After Prince Joseph of Austria’s lovely, lesbian wife died, he was forced to turn to another. But who could match such a nonpareil?

Before leaving the subject of Joseph and his marriage to the stunning Isabella of Parma, a post script. Not long after her death, he announced that if he had to re-marry, he would like his bride to be Isabella’s younger sister, Louise. If he could not have his beloved, he would have someone kinda like her.

There were a couple of problems with that. For one thing, she was already promised to the Spanish Infante, or male heir to the throne. For another, she was fourteen. Maria tried to get the King of Spain to release Louise from her promise to marry his son. Nope.

Joseph then declared that if he could not have Louise, he didn’t care who he married. That being the case, the choices narrowed down either to Princess Josepha of Bavaria, or Princess Kunigunda of Saxony (You’re on your own pronouncing that, by the way.) The fact that both of these kingdoms had, in the very recent past, attacked Austria was not brought up.

Although Joseph claimed he didn’t care, he quickly contradicted himself. He didn’t like either one of them. “Both were unprepossessing. Joseph wanted neither, but instead of putting his foot down, he contented himself with sniping at his parents and his would-be bride.”

He finally settled on Josephea. He had this to say about his blushing bride after first meeting her. “She is twenty-six. She has never had small pox (a very bad thing) and the very thought of the disease makes me shudder. Her figure is short, thickset, and without any vestige of charm.
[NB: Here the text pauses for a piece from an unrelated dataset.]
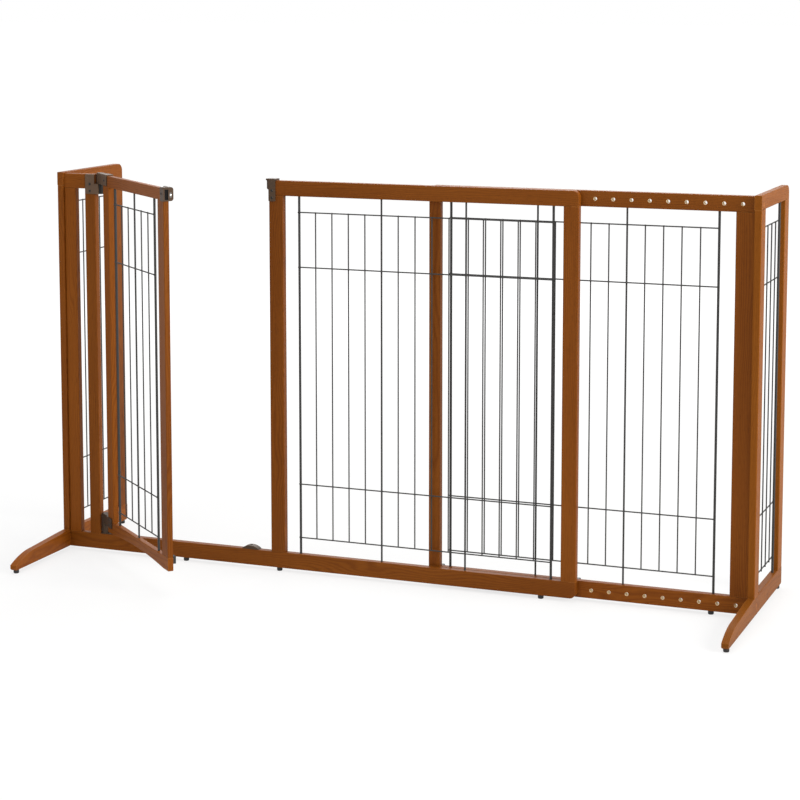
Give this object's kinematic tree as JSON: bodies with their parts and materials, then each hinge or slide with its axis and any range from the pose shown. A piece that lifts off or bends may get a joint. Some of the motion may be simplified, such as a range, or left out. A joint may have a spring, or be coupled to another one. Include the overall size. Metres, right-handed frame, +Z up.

Her face is covered with spots and pimples. Her teeth are horrible.”

It was downhill from there. He wrote to Isabella’s father that nothing could replace the memory of his dear, dear wife. Although he could not bring himself to love Josephea, he would “treat her with every imaginable consideration.” He, to put it mildly, did not.

As he treated everyone else, so he treated his wife; with utter contempt. Worse, he derived much pleasure from needlessly humiliating her in public whenever he could. I say “needlessly” because if he had wanted to avoid her in private, he was perfectly free to do so. Being polite to her in public was a minimum requirement on his part, but he wasn’t willing to do even that.
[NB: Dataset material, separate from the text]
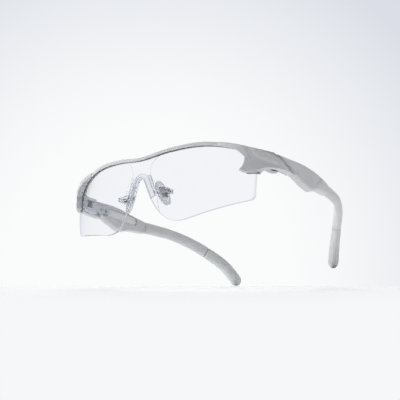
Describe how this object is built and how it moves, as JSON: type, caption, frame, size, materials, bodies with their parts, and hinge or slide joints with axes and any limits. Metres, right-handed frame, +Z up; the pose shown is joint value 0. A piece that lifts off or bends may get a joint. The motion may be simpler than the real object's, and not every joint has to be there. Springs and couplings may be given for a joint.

Wrote Maria Christine; “I believe that if I were his wife and so maltreated I would run away and hang myself on a tree in Schonbrunn.” Wrote one historian. “He behaved worse than Frederick of Prussia, whom he had come to admire so much. Frederick at least behaved as though his wife did not exist.”

The only member of the family to take a shine to poor Josephea was Francis. A fact to which Josephea was deeply grateful. Unfortunately for her, Francis had not long to live after her marriage. After his death she became deeply withdrawn. She would remain so until her own death shortly after.

The marriage, not surprisingly, was childless. Leave it to Joseph to leave to posterity the reason why. “My wife has become insupportable to me….They want me to have children How can one have them? If I could put the tip of my finger on the tiniest part of her body which was not covered with pimples, I would try to have a child.”

Josephea did not live long after the death of her beloved father-in-law. And this, considering that she had no choice but to remain married to Joseph, was perhaps a good thing. The death of Francis was, for Maria, the beginning of the end of any real happiness that she could derive from life.

She had loved Francis deeply and had always been more than willing to overlook his indiscretions, even while finding such behavior appalling in others. If Joseph was unbearable as a prince, he was about to become a living hell as co-regent.